PLEASE tell me, why should I care about and be forced to treat these people - repeatedly - when I could focus my energy towards someone who will appreciate the care I give them as well as pay for it? If you can explain that, aside from some dogmatic religious claptrap or tree-hugging kumbayah circle-jerk feel good b.s., then I'm happy to listen.
Newsflash: Society has bad people in it. They consume a
huge portion of healthcare dollars. They rob resources from deserving people and run up their costs. They want you to fix them - without paying for it - so they can go back to their bad habits.
WHY SHOULD WE?
I TOTALLY agree that people should be required to pay their own bills.
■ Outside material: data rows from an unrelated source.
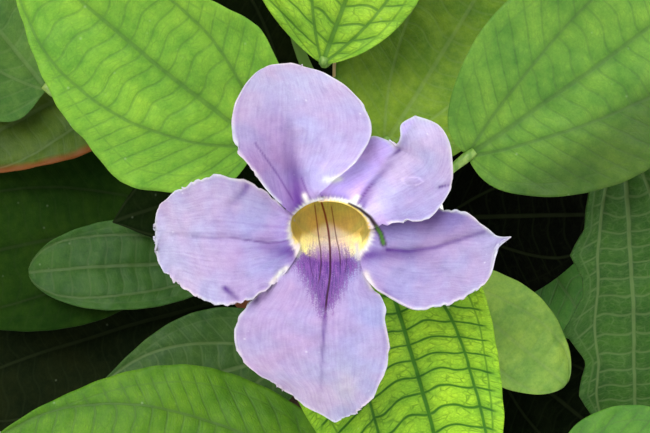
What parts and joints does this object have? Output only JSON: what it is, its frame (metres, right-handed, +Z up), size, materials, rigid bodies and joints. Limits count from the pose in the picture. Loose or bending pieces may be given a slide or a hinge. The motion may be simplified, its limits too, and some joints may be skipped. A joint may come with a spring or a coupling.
{
  "type": "potted bengal clock vine",
  "caption": "Twining climber in a terracotta pot, its leafy shoots wound up canes tied at the top, with an open pale lilac trumpet flower.",
  "frame": {"origin": "centre of the pot's flat underside", "axes": "+Z up, the open flower looks towards -Y"},
  "size_m": [0.2958, 0.2622, 0.4764],
  "materials": {
    "terracotta": "matt, unglazed",
    "potting_soil": "matt, crumbly",
    "bamboo": "satin",
    "twine": "matt, fibrous",
    "foliage": "satin, veined",
    "petal": "satin, finely veined",
    "calyx_green": "satin",
    "stamen_cream": "matt",
    "pistil_white": "satin"
  },
  "bodies": {
    "root": {"pot": "terracotta", "soil": "potting_soil", "cane_1": "bamboo", "cane_2": "bamboo", "cane_3": "bamboo", "cane_4": "bamboo", "tie": "twine", "shoot_1": "foliage", "shoot_2": "foliage", "shoot_3": "foliage", "shoot_4": "foliage", "corolla": "petal", "flower_stalk": "calyx_green", "stamens": "stamen_cream", "pistil": "pistil_white"}
  },
  "joints": []
}
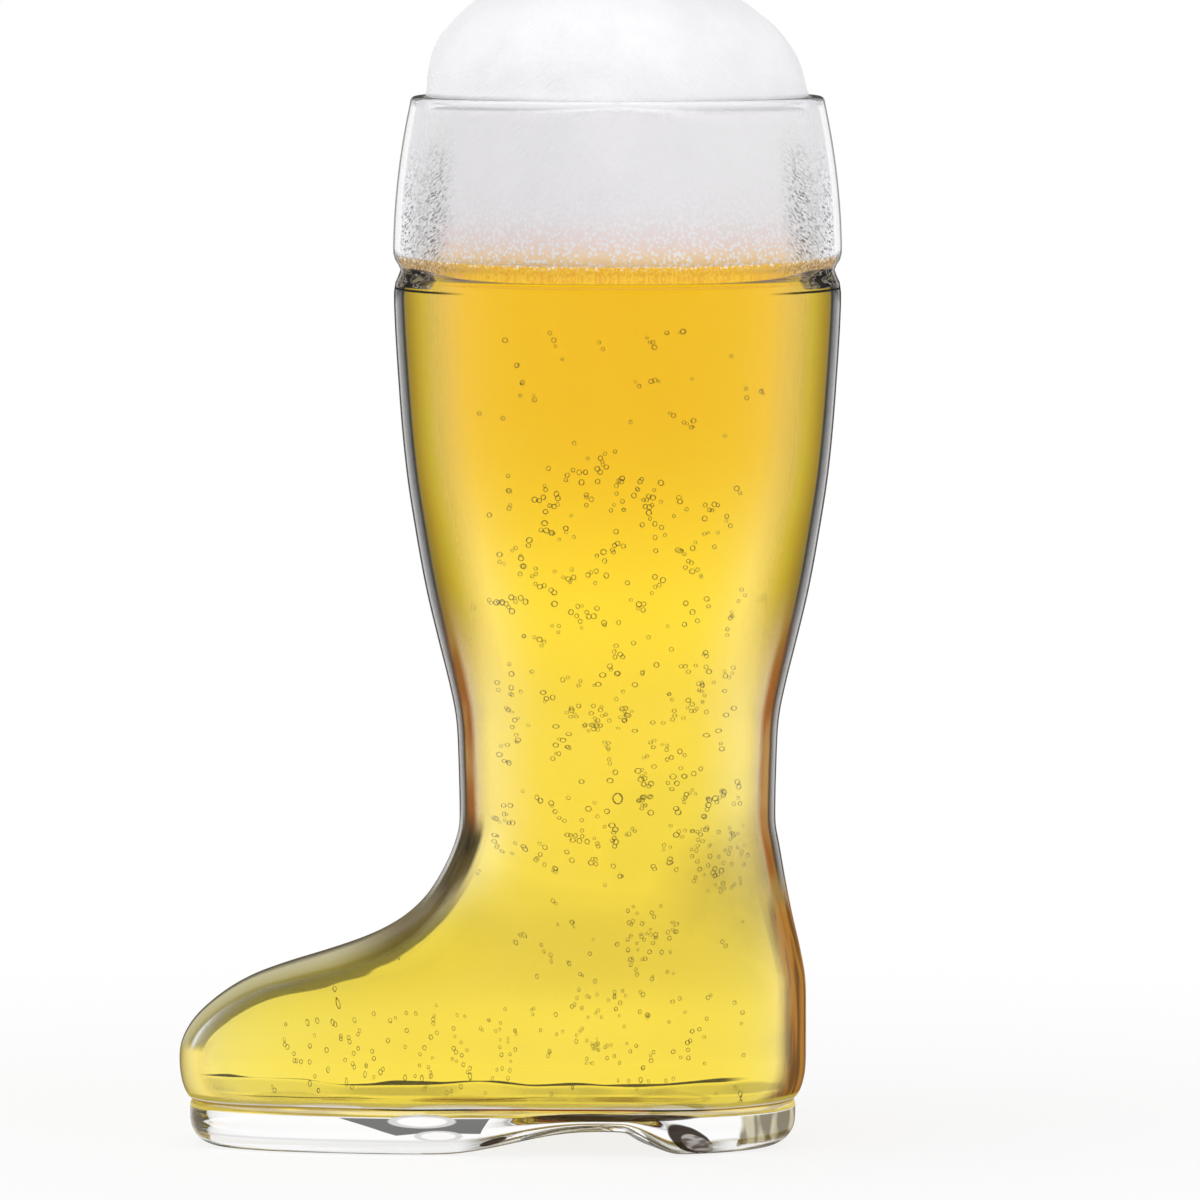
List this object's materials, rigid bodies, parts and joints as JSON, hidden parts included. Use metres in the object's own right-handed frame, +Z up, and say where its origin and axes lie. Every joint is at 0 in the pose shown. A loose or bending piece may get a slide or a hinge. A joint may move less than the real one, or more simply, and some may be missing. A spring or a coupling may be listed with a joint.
{
  "type": "beer boot glass",
  "caption": "Boot-shaped drinking glass of clear blown glass, filled with pale beer under a piled head of foam.",
  "frame": {"origin": "on the table under the boot, in its middle plane, halfway between the tip of the toe and the back of the cuff", "axes": "+Z up along the shaft, toe towards -X, +Y across the boot"},
  "size_m": [0.1494, 0.101, 0.2651],
  "materials": {
    "clear_glass": "smooth blown soda-lime glass, fire-polished",
    "pale_beer": "clear golden liquid",
    "beer_foam": "fine wet foam"
  },
  "bodies": {
    "root": {"glass_boot": "clear_glass", "beer": "pale_beer", "foam_head": "beer_foam"}
  },
  "joints": []
}
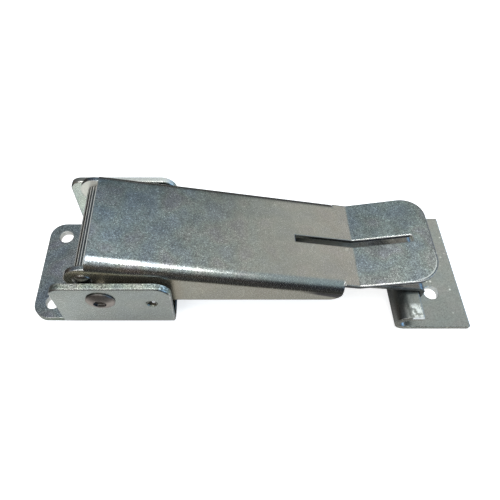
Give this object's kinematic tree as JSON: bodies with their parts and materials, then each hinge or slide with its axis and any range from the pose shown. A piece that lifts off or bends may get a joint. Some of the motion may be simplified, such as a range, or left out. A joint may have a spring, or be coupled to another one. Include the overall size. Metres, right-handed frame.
{
  "type": "over centre toggle latch",
  "caption": "Over centre toggle latch of folded plated sheet: an eared bracket, a long lever with a bent tongue, a hooked strap, and a keeper curled over at one end.",
  "frame": {"origin": "middle of the bracket's four bolt holes, on the face that lies on the panel", "axes": "+X from the bracket to the keeper, +Y across the latch, +Z away from the panel"},
  "size_m": [0.1907, 0.0598, 0.0439],
  "materials": {
    "bracket_zinc": "bright zinc plating, sheared edges speckled",
    "keeper_zinc": "bright zinc plating, dulled by handling",
    "lever_zinc": "bright zinc plating, fine mottle",
    "claw_zinc": "bright zinc plating",
    "pin_steel": "plated steel rivet, darker",
    "screw_steel": "plated steel, brown-grey",
    "ring_steel": "plated steel"
  },
  "bodies": {
    "frame": {"base_bracket": "bracket_zinc", "keeper": "keeper_zinc"},
    "lever_arm": {"lever": "lever_zinc", "link_pin": "pin_steel", "pivot_screw_front": "screw_steel", "pivot_screw_rear": "screw_steel", "pivot_spacer_front": "ring_steel", "pivot_spacer_rear": "ring_steel", "pivot_nut_front": "ring_steel", "pivot_nut_rear": "ring_steel"},
    "claw": {"claw_strap": "claw_zinc"}
  },
  "joints": [
    {"name": "lever_pivot", "type": "hinge", "parent": "frame", "child": "lever_arm", "pos_m": [0.0052, 0, 0.026], "axis": [0, -1, 0], "range_deg": [0, 160]},
    {"name": "claw_pivot", "type": "hinge", "parent": "lever_arm", "child": "claw", "pos_m": [-0.001, 0, 0.0335], "axis": [0, -1, 0], "range_deg": [-128.5, 0]}
  ],
  "couplings": [
    {"joint": "claw_pivot", "follows": "lever_pivot", "ratio": -0.8}
  ]
}
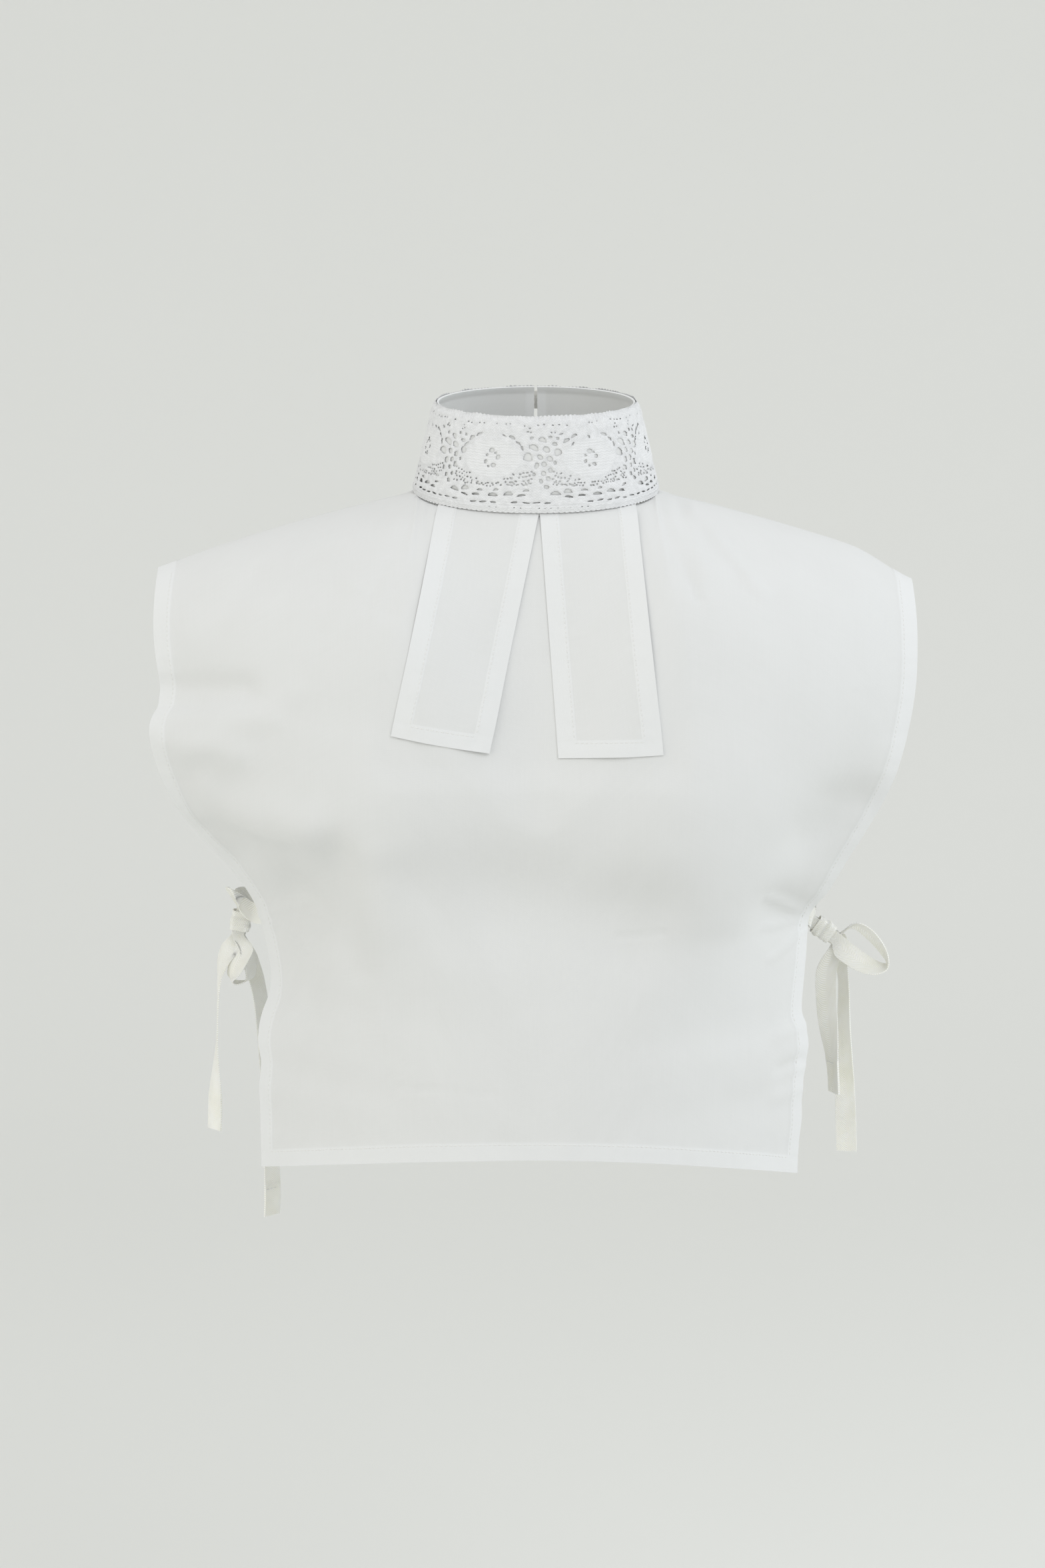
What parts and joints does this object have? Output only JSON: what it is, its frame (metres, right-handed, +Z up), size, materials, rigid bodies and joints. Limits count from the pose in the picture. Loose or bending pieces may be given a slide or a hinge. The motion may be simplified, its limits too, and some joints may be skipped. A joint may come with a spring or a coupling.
{
  "type": "collarette",
  "caption": "Sleeveless white cotton collarette with a lace stand collar, hanging hemmed bands and twill tape bows at the sides.",
  "frame": {"origin": "middle of the neck at the height of the collar's base", "axes": "+Z up, the front faces -Y, +X to the right of a viewer who faces the front"},
  "size_m": [0.4515, 0.2335, 0.5073],
  "materials": {
    "cotton_cloth": "matt plain-weave white cotton",
    "cotton_lace": "matt white cotton bobbin lace",
    "twill_tape": "matt off-white cotton herringbone tape",
    "button": "smooth white"
  },
  "bodies": {
    "root": {"front_panel": "cotton_cloth", "back_panel": "cotton_cloth", "collar_stand": "cotton_cloth", "collar_lace": "cotton_lace", "left_band": "cotton_cloth", "right_band": "cotton_cloth", "left_front_tie": "twill_tape", "left_back_tie": "twill_tape", "left_bow_knot": "twill_tape", "right_front_tie": "twill_tape", "right_back_tie": "twill_tape", "right_bow_knot": "twill_tape", "collar_button": "button"}
  },
  "joints": []
}
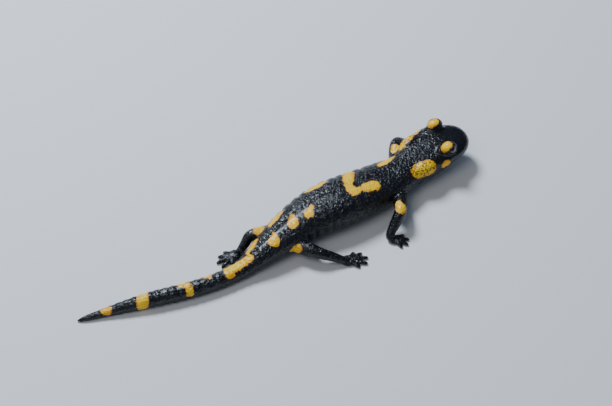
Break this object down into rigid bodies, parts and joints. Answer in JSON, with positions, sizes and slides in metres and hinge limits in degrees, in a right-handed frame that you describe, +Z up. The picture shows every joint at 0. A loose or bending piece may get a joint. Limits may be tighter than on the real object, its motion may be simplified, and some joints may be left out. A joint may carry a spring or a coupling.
{
  "type": "fire salamander model",
  "caption": "Life-size still model of a walking fire salamander, black with yellow spots, resting on the soles and the tail.",
  "frame": {"origin": "middle of the animal's box, on the floor that it walks on", "axes": "+X along the trunk towards the head, +Y to the animal's left, +Z up"},
  "size_m": [0.181, 0.0494, 0.0179],
  "materials": {
    "skin": "wet, glossy, black with yellow spots",
    "eye": "wet, very glossy"
  },
  "bodies": {
    "root": {"head": "skin", "lower_jaw": "skin", "eye_left": "eye", "eye_right": "eye", "neck": "skin", "torso": "skin", "tail_base": "skin", "tail_middle": "skin", "tail_tip": "skin", "upper_arm_right": "skin", "forearm_right": "skin", "hand_right": "skin", "upper_arm_left": "skin", "forearm_left": "skin", "hand_left": "skin", "thigh_right": "skin", "shank_right": "skin", "foot_right": "skin", "thigh_left": "skin", "shank_left": "skin", "foot_left": "skin"}
  },
  "joints": []
}
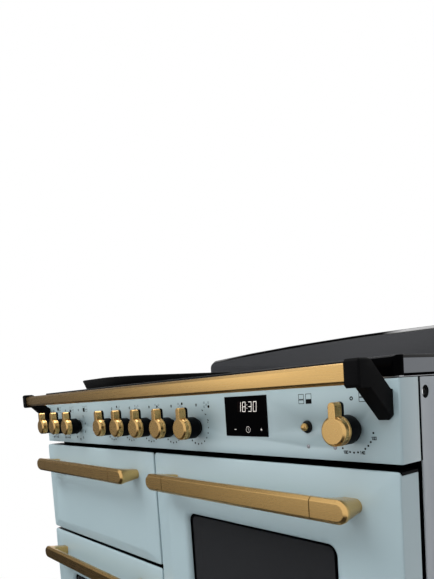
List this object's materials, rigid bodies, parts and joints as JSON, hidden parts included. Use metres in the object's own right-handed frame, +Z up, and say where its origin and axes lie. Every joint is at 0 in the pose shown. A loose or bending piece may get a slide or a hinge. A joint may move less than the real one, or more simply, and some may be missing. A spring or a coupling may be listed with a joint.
{
  "type": "range cooker",
  "caption": "Free-standing induction range cooker with drop-down oven and grill doors, a drawer, knobs, a front rail and an arched upstand.",
  "frame": {"origin": "centre of the overall box on the floor", "axes": "+X to the right seen from the front, +Y to the back, +Z up"},
  "size_m": [1.092, 0.706, 1.0125],
  "materials": {
    "zinc_steel": "galvanised sheet",
    "grey_steel": "satin grey",
    "black_enamel": "semi-gloss black",
    "black_plastic": "matt black",
    "brushed_steel": "brushed",
    "black_glass": "opaque black, gloss",
    "copper": "wound wire",
    "charcoal_enamel": "gloss charcoal",
    "blue_enamel": "gloss enamel, pale blue",
    "lens": "translucent",
    "satin_brass": "satin",
    "black_bracket": "satin black",
    "cavity_enamel": "dark enamel",
    "element_steel": "dull",
    "chrome_wire": "bright wire",
    "seal_rope": "woven rope",
    "dark_glass": "dark tinted",
    "cast_griddle": "matt coating"
  },
  "bodies": {
    "cooker": {"chassis_base": "zinc_steel", "side_panel_left": "grey_steel", "side_panel_right": "grey_steel", "back_panel": "zinc_steel", "front_frame": "black_enamel", "plinth": "black_enamel", "levelling_feet": "black_plastic", "hob_frame": "brushed_steel", "hob_front_trim": "black_glass", "hob_glass": "black_glass", "coil_tray": "zinc_steel", "induction_coils": "copper", "rear_upstand": "charcoal_enamel", "control_panel": "blue_enamel", "display_module": "black_glass", "indicator_lenses": "lens", "button_bezel": "black_plastic", "control_switches": "black_plastic", "rail_bar": "satin_brass", "rail_brackets": "black_bracket", "side_plugs": "black_plastic", "grill_cavity": "cavity_enamel", "oven_cavity_left": "cavity_enamel", "oven_cavity_right": "cavity_enamel", "heating_elements": "element_steel", "shelf_racks": "chrome_wire", "fan_covers": "cavity_enamel", "fan_motors": "zinc_steel", "door_seals": "seal_rope", "terminal_box": "zinc_steel"},
    "grill_door": {"grill_door_skin": "blue_enamel", "grill_door_liner": "zinc_steel", "grill_door_handle": "satin_brass"},
    "left_oven_door": {"left_door_skin": "blue_enamel", "left_door_liner": "zinc_steel", "left_door_panes": "dark_glass", "left_door_handle": "satin_brass"},
    "right_oven_door": {"right_door_skin": "blue_enamel", "right_door_liner": "zinc_steel", "right_door_panes": "dark_glass", "right_door_handle": "satin_brass"},
    "storage_drawer": {"drawer_front": "blue_enamel", "drawer_box": "zinc_steel", "drawer_handle": "satin_brass"},
    "lift_griddle": {"griddle": "cast_griddle"},
    "sliding_grill_pan": {"grill_pan": "cavity_enamel"},
    "left_shelf": {"shelf_left": "chrome_wire"},
    "right_shelf": {"shelf_right": "chrome_wire"},
    "left_fan": {"fan_left": "brushed_steel"},
    "right_fan": {"fan_right": "brushed_steel"},
    "button": {"push_button": "satin_brass"},
    "grill_knob": {"knob_1": "satin_brass"},
    "left_oven_knob": {"knob_2": "satin_brass"},
    "left_timer_knob": {"knob_3": "satin_brass"},
    "hob_knob_1": {"knob_4": "satin_brass"},
    "hob_knob_2": {"knob_5": "satin_brass"},
    "hob_knob_3": {"knob_6": "satin_brass"},
    "hob_knob_4": {"knob_7": "satin_brass"},
    "hob_knob_5": {"knob_8": "satin_brass"},
    "right_oven_knob": {"knob_9": "satin_brass"}
  },
  "joints": [
    {"name": "grill_door_hinge", "type": "hinge", "parent": "cooker", "child": "grill_door", "pos_m": [-0.2735, -0.275, 0.571], "axis": [1, 0, 0], "range_deg": [0, 90]},
    {"name": "left_oven_door_hinge", "type": "hinge", "parent": "cooker", "child": "left_oven_door", "pos_m": [-0.2735, -0.275, 0.158], "axis": [1, 0, 0], "range_deg": [0, 90]},
    {"name": "right_oven_door_hinge", "type": "hinge", "parent": "cooker", "child": "right_oven_door", "pos_m": [0.2735, -0.275, 0.396], "axis": [1, 0, 0], "range_deg": [0, 90]},
    {"name": "drawer_slide", "type": "slide", "parent": "cooker", "child": "storage_drawer", "axis": [0, -1, 0], "range_m": [0, 0.24]},
    {"name": "griddle_lift", "type": "slide", "parent": "cooker", "child": "lift_griddle", "axis": [0, 0, 1], "range_m": [0, 0.15]},
    {"name": "grill_pan_slide", "type": "slide", "parent": "cooker", "child": "sliding_grill_pan", "axis": [0, -1, 0], "range_m": [0, 0.02]},
    {"name": "left_shelf_slide", "type": "slide", "parent": "cooker", "child": "left_shelf", "axis": [0, -1, 0], "range_m": [0, 0.02]},
    {"name": "right_shelf_slide", "type": "slide", "parent": "cooker", "child": "right_shelf", "axis": [0, -1, 0], "range_m": [0, 0.02]},
    {"name": "left_fan_spin", "type": "hinge", "parent": "cooker", "child": "left_fan", "pos_m": [-0.2735, 0.165, 0.3385], "axis": [0, 1, 0], "continuous": true},
    {"name": "right_fan_spin", "type": "hinge", "parent": "cooker", "child": "right_fan", "pos_m": [0.2735, 0.165, 0.5765], "axis": [0, 1, 0], "continuous": true},
    {"name": "button_press", "type": "slide", "parent": "cooker", "child": "button", "axis": [0, 1, 0], "range_m": [0, 0.003], "stiffness_N_per_m": 400},
    {"name": "grill_knob_turn", "type": "hinge", "parent": "cooker", "child": "grill_knob", "pos_m": [-0.4938, -0.307, 0.831], "axis": [0, 1, 0], "range_deg": [0, 270]},
    {"name": "left_oven_knob_turn", "type": "hinge", "parent": "cooker", "child": "left_oven_knob", "pos_m": [-0.4165, -0.307, 0.831], "axis": [0, 1, 0], "range_deg": [0, 270]},
    {"name": "left_timer_knob_turn", "type": "hinge", "parent": "cooker", "child": "left_timer_knob", "pos_m": [-0.3392, -0.307, 0.831], "axis": [0, 1, 0], "range_deg": [0, 270]},
    {"name": "hob_knob_1_turn", "type": "hinge", "parent": "cooker", "child": "hob_knob_1", "pos_m": [-0.1662, -0.307, 0.831], "axis": [0, 1, 0], "range_deg": [0, 270]},
    {"name": "hob_knob_2_turn", "type": "hinge", "parent": "cooker", "child": "hob_knob_2", "pos_m": [-0.0882, -0.307, 0.831], "axis": [0, 1, 0], "range_deg": [0, 270]},
    {"name": "hob_knob_3_turn", "type": "hinge", "parent": "cooker", "child": "hob_knob_3", "pos_m": [-0.0102, -0.307, 0.831], "axis": [0, 1, 0], "range_deg": [0, 270]},
    {"name": "hob_knob_4_turn", "type": "hinge", "parent": "cooker", "child": "hob_knob_4", "pos_m": [0.0678, -0.307, 0.831], "axis": [0, 1, 0], "range_deg": [0, 270]},
    {"name": "hob_knob_5_turn", "type": "hinge", "parent": "cooker", "child": "hob_knob_5", "pos_m": [0.1458, -0.307, 0.831], "axis": [0, 1, 0], "range_deg": [0, 270]},
    {"name": "right_oven_knob_turn", "type": "hinge", "parent": "cooker", "child": "right_oven_knob", "pos_m": [0.4765, -0.307, 0.831], "axis": [0, 1, 0], "range_deg": [0, 270]}
  ]
}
If this person can afford to buy cases of beer a day but can't afford to pay a dime on his hospital bill, then I agree there is something wrong systemically.
FINALLY!!! HALLELUAH! We seem to agree!
But the answer is not to withhold care.
The answer is
debtor's prison.
This discussion has evolved into anti non-english speaker rants, as well as talked about when to unplug the vent. It has strayed far from what the OP was talking about. If any of you think that the healthcare crisis today is the result of illegal immigrants and poor people who continue to drink and smoke themselves to death just so they can get free SICU beds, you are mistaken.
NO! But, it's a huge part of it. Did you even know what EMTALA was before you read this thread? Probably not. It's ill-informed people like you who haven't really been out there yet who are dictating what we
all should do.
Everyone pays cash. Up front. That fixes everything. It's just that simple.
So now, I suppose we will refuse to provide chemo to lung cancer patients who's disease is clearly linked to smoking. Then we will not do CABGs on people who continue to eat crap and be sedentary.
PLEASE read this carefully:
IF THEY CAN PAY FOR IT,
everyone should be entitled to the best care they can get.
The system does not expect everyone to pay right now, and we literally "give away" care because it makes us feel like we are true humanitarians.
What many people don't realize is that, if you allow people to suck off the teet and not fend for themselves, they will get dependent on that teet. And, you're screwing everyone else by driving up their healthcare costs.
So, your bleeding heartism actually is f*cking a lot of hard-working, innocent people who contribute to society and pay into the system.
The way to attack these problems are PREVENTIVE medicine, not PUNITIVE medicine.
This is something a college sophomore would say. It's meaningless. It's a soundbite.
Preventive medicine has been pushed hard on the public for the past 20-30 years. The results? We're fatter and more unhealthy as a society as we've ever been. Or, unless you can figure out some way to convince everyone to go see their doctor, lose weight, stop smoking, wear their seatbelt (etc.) with a high-degree of compliance that no one else has, this little saying is meaningless.
Punitive medicine... hmmm... if there is all carrot and no stick, then people learn that they'll just get the carrot without much (if any) effort. The difference is, we don't even expect them to get off the couch for their carrot anymore... and, worse, if they don't get their carrot, they're going to
sue your ass.
Yes, my friend, you're an idealist. You don't yet understand how it really works out there. Someday you will. I hope you don't become as cynical as I am, but wait until the first time you get a call from Risk Management telling you you've been named in a lawsuit... it ain't fun, my friend.